__RECORDS SHOWN__
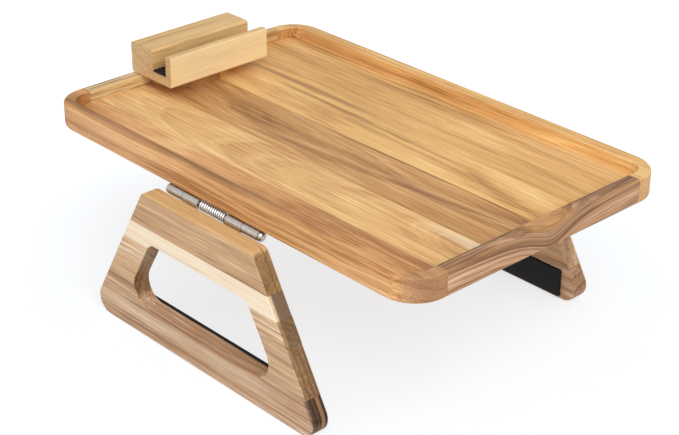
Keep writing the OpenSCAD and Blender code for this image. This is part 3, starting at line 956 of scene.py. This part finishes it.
STAVES = (
    Timber(
        OCHRE, 1.0, pith=(0, -96, 196), ring_width=5.0, band=0.55, line=0.35, wander=7,
        stripes=(
            Stripe(-118.8, 3.2, BROWN, 0.62, 1.6, 0.002, stop=150, fade=190, wander=0.5),
            # The dark line at -115.2 runs along the near rim's inner edge and the foot of its
            # wall: painted shade where the rim meets the floor.
            Stripe(-115.2, 0.9, DARK_LINE, 0.85, 0.9, stop=120, fade=90, wander=0.5),
            Stripe(-117.6, 0.35, DARK_LINE, 0.7, 0.7, 0.004, stop=60, fade=60, wander=0.7),
            # The pale stripe at -124.8 lies on the tray's near side face and makes its left part
            # paler: painted light on that face.
            Stripe(-124.8, 0.8, srgb(226, 174, 136), 0.5, 1.0, stop=-30, fade=120, wander=0.2),
            Stripe(-108.5, 3.6, BROWN, 0.9, 3, stop=20, fade=110),
            Stripe(-88.5, 2.2, BROWN, 0.7, 3.0, start=20, fade=60),
            Stripe(-101, 0.8, BROWN, 0.5, 2.0, 0.03, start=-190, stop=40, wander=2),
            Stripe(194, 9, srgb(150, 114, 88), 0.75, 9, across=X_ALONG, wander=3),
        ),
    ),
    Timber(
        HONEY, 2.0, pith=(0, -62, 105), slant=(0, 0.03, 0.08), ring_width=6.0, line=0.22,
        ring=0.3,
        stripes=(Stripe(-41.5, 3.4, SAP, 0.9, 4.0, -0.03, start=112, fade=66, wander=2),),
    ),
    Timber(
        WALNUT, 3.0, pith=(0, 40, 60), slant=(0, 0.05, 0.10), ring_width=5.0, band=0.4,
        wander=12,
        stripes=(
            Stripe(6.2, 0.5, DARK_LINE, 0.8, 0.7, 0.022, start=-40, wander=0.4),
            Stripe(-22, 1.0, GOLDEN, 0.55, 2.5, 0.10, start=-60, wander=4),
            Stripe(-34, 0.6, GOLDEN, 0.6, 2.0, 0.14, start=50, wander=3),
            Stripe(-30, 0.5, GOLDEN, 0.6, 2.0, 0.05, start=90, wander=4),
            Stripe(-26, 1.4, UMBRE, 0.55, 4, 0.10, start=-80, stop=150, wander=6),
            Stripe(-14, 0.8, UMBRE, 0.45, 3, start=-120, stop=60, wander=6),
            Stripe(-10, 0.7, BROWN, 0.6, 1.5, -0.05, start=-20, stop=140, wander=4),
            Stripe(-30, 1.0, BROWN, 0.35, 3, -0.04, start=-100, stop=90, wander=4),
            Stripe(-18, 9, srgb(214, 166, 108), 0.4, 8, stop=-70, fade=50, wander=4),
        ),
    ),
    Timber(
        STRAW, 4.0, pith=(0, 60, 30), slant=(0, -0.04, 0.04), ring_width=7.0, band=0.34,
        line=0.14, wander=10, ring=0.14, cloud=1.1,
        stripes=(
            Stripe(36, 0.8, DARK_LINE, 0.6, 2.0, -0.03, start=-130, stop=60, wander=2),
            Stripe(30, 0.5, BROWN, 0.5, 2.0, -0.05, start=-60, stop=170, wander=2),
        ),
    ),
    Timber(
        MAIZE, 5.0, pith=(0, 120, 60), ring_width=7.0, band=0.38, line=0.16, ring=0.14,
        cloud=1.0, wander=10,
        stripes=(
            Stripe(48.5, 1.4, DARK_LINE, 0.75, 2.4, start=-190, stop=10, fade=70, wander=1),
        ),
    ),
    Timber(
        AMBER, 6.0, pith=(0, 190, 110), ring_width=5.0, band=0.45,
        stripes=(
            Stripe(99, 4.0, BROWN, 0.34, 6, 0.03, start=-150, stop=80, fade=60, wander=3),
            Stripe(120, 5.5, srgb(190, 136, 78), 0.6, 2, stop=-80, fade=80),
            Stripe(103, 8, srgb(244, 206, 150), 0.35, 5, start=40, fade=80, wander=2),
        ),
    ),
)


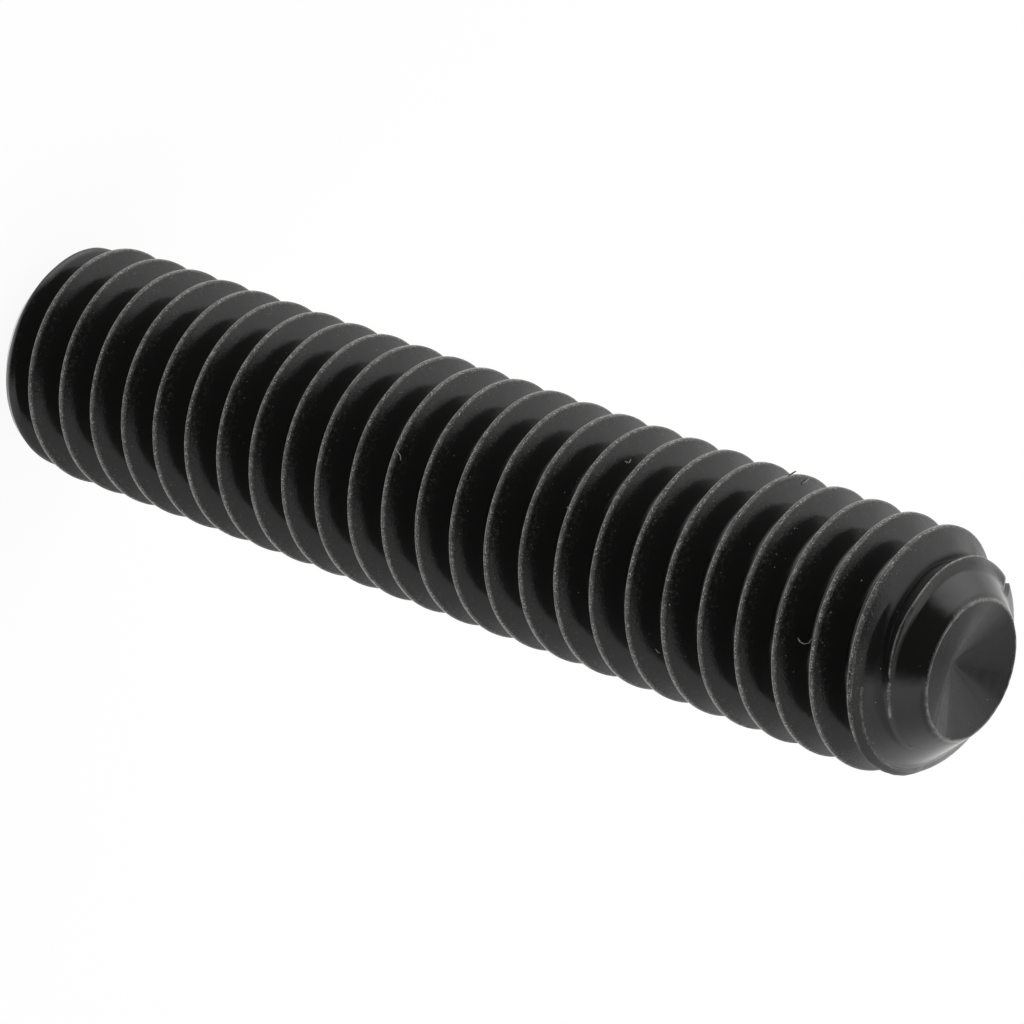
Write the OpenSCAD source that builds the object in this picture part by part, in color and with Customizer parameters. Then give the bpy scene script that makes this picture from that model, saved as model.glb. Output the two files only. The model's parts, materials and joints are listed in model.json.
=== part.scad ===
// Grub set screw: a headless screw of blackened steel, threaded from end to end, turned by a
// hexagon socket in one end and biting with a cup point at the other. It is one piece.
// It stands on its socket end at z = 0, with its axis on Z and the cup point up. Millimetres.

/* [Thread] */
// Diameter over the crests of the thread
thread_d = 7.8; // [7.4:0.05:8.2]
// Distance from one crest to the next, 18 to the inch
pitch = 1.411; // [1.3:0.001:1.6]
// Depth of the thread, from its crest to the bottom of its root
thread_h = 0.86; // [0.7:0.01:0.95]
// Width of the worn flat along the crest
crest_w = 0.18; // [0.1:0.01:0.24]
// Angle between the two flanks
flank_angle = 60; // [50:1:61]
// Angle round the axis at which the crest reaches the plane of the cup's rim
thread_start = 335; // [0:5:360]

/* [Body] */
// Length from the socket end to the cup's rim
length = 37.6; // [25:0.1:50]

/* [Socket end] */
// Width of the hexagon socket across its flats
socket_af = 3.97; // [3.5:0.01:4.3]
// Depth of the socket's flats
socket_depth = 4.4; // [3:0.1:7]
// Angle of the drilled cone at the bottom of the socket
socket_floor_angle = 118; // [100:1:140]
// Width of the small chamfer round the mouth of the socket
socket_lead = 0.12; // [0.05:0.01:0.2]
// Diameter of the flat ring that the screw stands on
end_face_d = 6; // [5.6:0.1:6.4]
// Angle of the socket end's chamfer, from the axis
end_chamfer_angle = 45; // [35:1:60]

/* [Cup point] */
// Diameter of the cup inside its rim
cup_d = 4.24; // [3.6:0.01:4.6]
// Depth of the cup below its rim
cup_depth = 0.75; // [0.4:0.05:1.4]
// Width of the flat land on the cup's rim
rim_w = 0.08; // [0.05:0.01:0.25]
// Angle of the point's cone, from the axis
point_angle = 42; // [38:1:50]

/* [Smoothness] */
// Flat faces in one turn of the thread
turn_faces = 32; // [24:2:34]

/* [Hidden] */
$fn = 128;
steel_black = [0.10, 0.10, 0.11];
crest_r = thread_d / 2;
flank_slope = tan(flank_angle / 2);
end_face_r = end_face_d / 2;
cup_r = cup_d / 2;
rim_r = cup_r + rim_w;

// The thread is rolled on a rod as thick as the middle of the thread, with the point's cone
// turned on it, so the crests are cut off low on the cone and fill out again just below it
rod_r = crest_r - thread_h / 2;
point_h = (rod_r - rim_r) / tan(point_angle);
fill_run = 0.25;

// The root is a shallow V between the flanks, which stands for its rounding
root_slope = 0.27;
root_w = (pitch - crest_w - 2 * flank_slope * thread_h) / (1 - flank_slope * root_slope);
root_dip = root_slope * root_w / 2;
flank_r = crest_r - thread_h + root_dip;

// One pitch of the thread's section, as [height above the crest's middle, radius]
section = [
    [-pitch / 2 + root_w / 2, flank_r],
    [-crest_w / 2, crest_r],
    [crest_w / 2, crest_r],
    [pitch / 2 - root_w / 2, flank_r],
    [pitch / 2, flank_r - root_dip]
];
points_in_section = len(section);
last_point = points_in_section - 1;

// The helix runs past both ends, and the blank cuts it to length
turns_past_end = 1.6;
tip_step = ceil((length / pitch + turns_past_end) * turn_faces);
last_step = tip_step + ceil(turns_past_end * turn_faces);

function crest_height(step) = length + pitch * (step - tip_step) / turn_faces;
function crest_angle(step) = thread_start + 360 * (step - tip_step) / turn_faces;
function thread_point(step, p) =
    let (a = crest_angle(step), r = section[p][1])
    [r * cos(a), r * sin(a), crest_height(step) + section[p][0]];
function at(step, p) = step * points_in_section + p;
bottom_hub = (last_step + 1) * points_in_section;
top_hub = bottom_hub + 1;
function strip(a0, a1, b0, b1) = [[a0, b0, b1], [a0, b1, a1]];

module thread_helix() {
    points = concat(
        [for (step = [0:last_step]) for (p = [0:last_point]) thread_point(step, p)],
        [[0, 0, crest_height(0) - pitch], [0, 0, crest_height(last_step) + pitch]]
    );
    along_section = [
        for (step = [0:last_step - 1]) for (p = [0:last_point - 1])
            each strip(at(step, p), at(step + 1, p), at(step, p + 1), at(step + 1, p + 1))
    ];
    turn_to_turn = [
        for (step = [0:last_step - turn_faces - 1])
            each strip(
                at(step, last_point), at(step + 1, last_point),
                at(step + turn_faces, 0), at(step + turn_faces + 1, 0)
            )
    ];
    bottom_loop = concat(
        [for (step = [0:turn_faces]) at(step, 0)],
        [for (p = [last_point:-1:0]) at(0, p)]
    );
    top_loop = concat(
        [for (step = [last_step - turn_faces:last_step]) at(step, last_point)],
        [for (p = [last_point - 1:-1:0]) at(last_step, p)],
        [at(last_step - turn_faces, last_point)]
    );
    bottom_cap = [
        for (i = [0:len(bottom_loop) - 2]) [bottom_hub, bottom_loop[i], bottom_loop[i + 1]]
    ];
    top_cap = [
        for (i = [0:len(top_loop) - 2]) [top_hub, top_loop[i + 1], top_loop[i]]
    ];
    polyhedron(points, concat(along_section, turn_to_turn, bottom_cap, top_cap));
}

// The turned outline of the blank: flat ring, chamfer, clear of the crests, point and cup
module blank() {
    clear_r = crest_r + 0.5;
    rotate_extrude()
        polygon([
            [0, 0],
            [end_face_r, 0],
            [clear_r, (clear_r - end_face_r) / tan(end_chamfer_angle)],
            [clear_r, length - point_h - fill_run * (clear_r - rod_r)],
            [rod_r, length - point_h],
            [rim_r, length],
            [cup_r, length],
            [0, length - cup_depth]
        ]);
}

// The hexagon socket with the cone that the drill left and the chamfer round its mouth
module socket() {
    below = 1;
    corner_r = socket_af / 2 / cos(30);
    drill_r = socket_af / 2;
    lead_r = corner_r + socket_lead;
    translate([0, 0, -below])
        cylinder(h = socket_depth + below, r = corner_r, $fn = 6);
    translate([0, 0, socket_depth])
        cylinder(h = drill_r / tan(socket_floor_angle / 2), r1 = drill_r, r2 = 0);
    translate([0, 0, -below])
        cylinder(h = lead_r + below, r1 = lead_r + below, r2 = 0);
}

module set_screw() {
    color(steel_black)
        difference() {
            intersection() {
                blank();
                thread_helix();
            }
            socket();
        }
}

set_screw();
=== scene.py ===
# %% [markdown]
# # A grub set screw of blackened steel
# The screw is one piece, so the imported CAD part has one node, set_screw. It already has the
# true thread, socket and cup. This script loads it as a fixed frame and dresses it: a finer
# skin with rounded edges, a worn black finish, and the dust that lies on the real one.
# Everything is in metres, and +Z runs along the screw from its socket end to its cup.

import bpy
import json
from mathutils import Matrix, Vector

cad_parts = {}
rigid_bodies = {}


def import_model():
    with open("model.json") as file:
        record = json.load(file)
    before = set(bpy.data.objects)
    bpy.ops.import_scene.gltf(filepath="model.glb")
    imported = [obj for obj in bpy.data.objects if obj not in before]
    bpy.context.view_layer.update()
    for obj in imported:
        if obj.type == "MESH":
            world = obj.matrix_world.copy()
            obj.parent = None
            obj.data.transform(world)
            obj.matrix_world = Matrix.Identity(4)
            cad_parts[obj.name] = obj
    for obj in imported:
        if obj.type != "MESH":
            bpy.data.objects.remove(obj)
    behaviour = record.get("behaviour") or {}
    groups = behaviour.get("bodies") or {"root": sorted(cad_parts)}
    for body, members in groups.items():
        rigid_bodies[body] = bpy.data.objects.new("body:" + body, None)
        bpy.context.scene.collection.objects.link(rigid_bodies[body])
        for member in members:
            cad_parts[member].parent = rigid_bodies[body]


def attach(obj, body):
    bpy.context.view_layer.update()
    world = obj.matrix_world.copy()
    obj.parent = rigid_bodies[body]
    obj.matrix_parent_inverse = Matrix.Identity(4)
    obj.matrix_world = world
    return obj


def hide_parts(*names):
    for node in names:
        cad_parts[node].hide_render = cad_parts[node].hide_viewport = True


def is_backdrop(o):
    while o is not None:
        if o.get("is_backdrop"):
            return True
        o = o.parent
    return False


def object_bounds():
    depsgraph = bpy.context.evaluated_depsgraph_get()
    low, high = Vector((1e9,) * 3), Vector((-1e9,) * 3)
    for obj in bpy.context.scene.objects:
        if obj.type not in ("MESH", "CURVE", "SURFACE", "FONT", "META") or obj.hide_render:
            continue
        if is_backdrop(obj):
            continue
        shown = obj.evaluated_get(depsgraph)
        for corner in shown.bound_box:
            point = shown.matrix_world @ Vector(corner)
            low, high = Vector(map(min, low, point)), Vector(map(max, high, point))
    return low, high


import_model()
cad_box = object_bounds()
print("CAD box in mm:", [round(1000 * v, 2) for corner in cad_box for v in corner])

# %% Modules and units
import json
import math

import bmesh
import bpy
import numpy as np
from mathutils import Matrix, Vector, noise

MM = 0.001

# %% [markdown]
# ## The screw's sizes
# A skin that stands for a CAD node needs the same sizes as the node. They are written here
# once, in millimetres, and everything below is worked out from them. The thread starts at the
# angle at which its crest reaches the plane of the tip, in degrees.

# %% Sizes of the screw, in millimetres
LENGTH = 37.6
CREST_R = 3.9
PITCH = 1.411
THREAD_H = 0.86
CREST_W = 0.18
HALF_ANGLE = math.radians(30)
FLANK_SLOPE = math.tan(HALF_ANGLE)
THREAD_START = 335
SOCKET_AF = 3.97
SOCKET_DEPTH = 4.4
SOCKET_LEAD = 0.12
ROOT_R = CREST_R - THREAD_H
print("Radius at a crest and a root:", CREST_R, ROOT_R)

# %% [markdown]
# ## The camera
# The camera comes first, because it decides how fine the skin has to be. The photograph was
# taken with a long lens from in front of the cup, looking down along the screw. A helix was
# fitted to the crests in it, which gave the camera's place beside the screw. The photograph
# shows the screw lying down, and here it stands on its socket end, so the camera is rolled:
# the photograph's upward direction is close to -X.

# %% Camera
# Its place, the directions to its right and ahead of it, and the focal length in pixels
CAMERA_MM = (-30.67, -144.399, 130.716)
CAMERA_RIGHT = Vector((-0.208928, 0.623801, 0.753141))
CAMERA_FORWARD = Vector((0.166751, 0.781583, -0.6011))
FOCAL_PX = 5910.15
IMAGE_PX = 1024
SENSOR_MM = 36.0

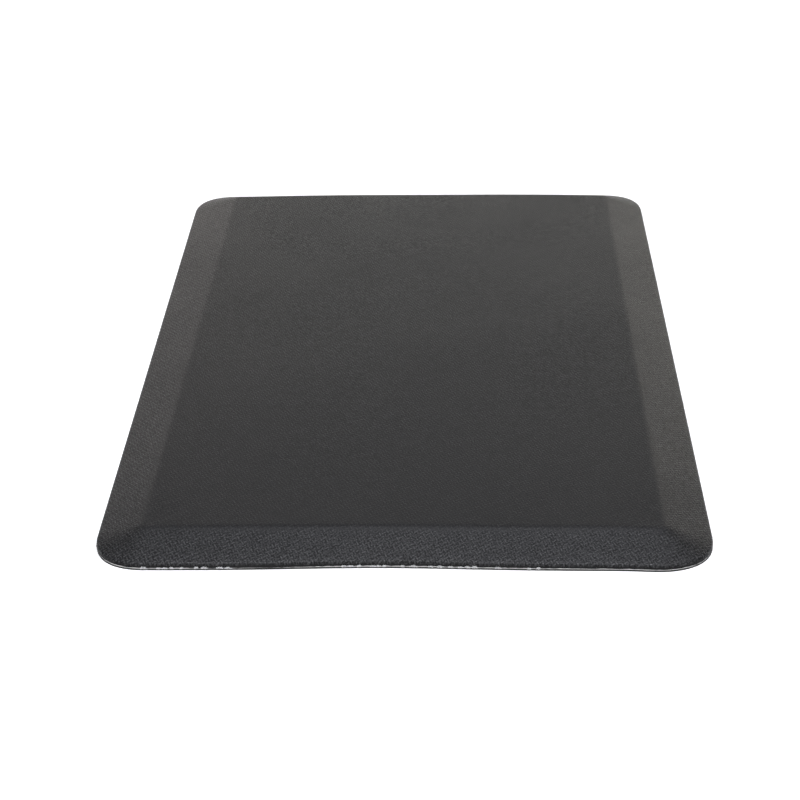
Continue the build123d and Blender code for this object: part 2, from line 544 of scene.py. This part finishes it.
def vinyl_material():
    """Black embossed vinyl: satin, a little uneven in tone, polished on the tops of the emboss, with
    painted shade darkening its grooves to near black.
    """
    nodes = Nodes("embossed_vinyl")
    emboss = weave(nodes)
    cloudy = nodes.noise(CLOUD_SCALE, detail=4.0)
    grain = nodes.noise(GRAIN_SCALE, detail=2.0)
    # the colour darkens to the painted groove shade where the emboss is low
    nodes.set("Base Color", nodes.mix(emboss, GROOVE_PAINTED_SHADE, nodes.mix(cloudy, *VINYL_TONES)))
    rough = nodes.rescale(emboss, 0.0, 1.0, *VINYL_ROUGHNESS)
    drift = nodes.rescale(cloudy, *NOISE_RANGE, *CLOUD_ROUGHNESS)
    nodes.set("Roughness", nodes.math("ADD", rough, drift))
    nodes.set("Specular IOR Level", nodes.rescale(emboss, 0.0, 1.0, *VINYL_GLOSS))
    fine = nodes.bump(grain, GRAIN_DEPTH, GRAIN_STRENGTH)
    nodes.set("Normal", nodes.bump(emboss, WEAVE_DEPTH, 1.0, fine))
    return nodes.material


def knit_material():
    """White polyester knit, with the shadow of its loops."""
    nodes = Nodes("white_knit")
    loops = nodes.noise(LOOP_SCALE, detail=3.0, roughness=0.6)
    nodes.set("Base Color", nodes.mix(loops, *KNIT_TONES))
    nodes.set("Roughness", nodes.rescale(loops, *NOISE_RANGE, *KNIT_ROUGHNESS))
    nodes.set("Sheen Weight", KNIT_SHEEN)
    nodes.set("Normal", nodes.bump(loops, LOOP_DEPTH))
    return nodes.material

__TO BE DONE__
From the line containing "round its mouth" down to the line containing "obj.parent = None" in the material above, reproduce every line exactly, including the two end lines.

__THE RESULT__
// The hexagon socket with the cone that the drill left and the chamfer round its mouth
module socket() {
    below = 1;
    corner_r = socket_af / 2 / cos(30);
    drill_r = socket_af / 2;
    lead_r = corner_r + socket_lead;
    translate([0, 0, -below])
        cylinder(h = socket_depth + below, r = corner_r, $fn = 6);
    translate([0, 0, socket_depth])
        cylinder(h = drill_r / tan(socket_floor_angle / 2), r1 = drill_r, r2 = 0);
    translate([0, 0, -below])
        cylinder(h = lead_r + below, r1 = lead_r + below, r2 = 0);
}

module set_screw() {
    color(steel_black)
        difference() {
            intersection() {
                blank();
                thread_helix();
            }
            socket();
        }
}

set_screw();
=== scene.py ===
# %% [markdown]
# # A grub set screw of blackened steel
# The screw is one piece, so the imported CAD part has one node, set_screw. It already has the
# true thread, socket and cup. This script loads it as a fixed frame and dresses it: a finer
# skin with rounded edges, a worn black finish, and the dust that lies on the real one.
# Everything is in metres, and +Z runs along the screw from its socket end to its cup.

import bpy
import json
from mathutils import Matrix, Vector

cad_parts = {}
rigid_bodies = {}


def import_model():
    with open("model.json") as file:
        record = json.load(file)
    before = set(bpy.data.objects)
    bpy.ops.import_scene.gltf(filepath="model.glb")
    imported = [obj for obj in bpy.data.objects if obj not in before]
    bpy.context.view_layer.update()
    for obj in imported:
        if obj.type == "MESH":
            world = obj.matrix_world.copy()
            obj.parent = None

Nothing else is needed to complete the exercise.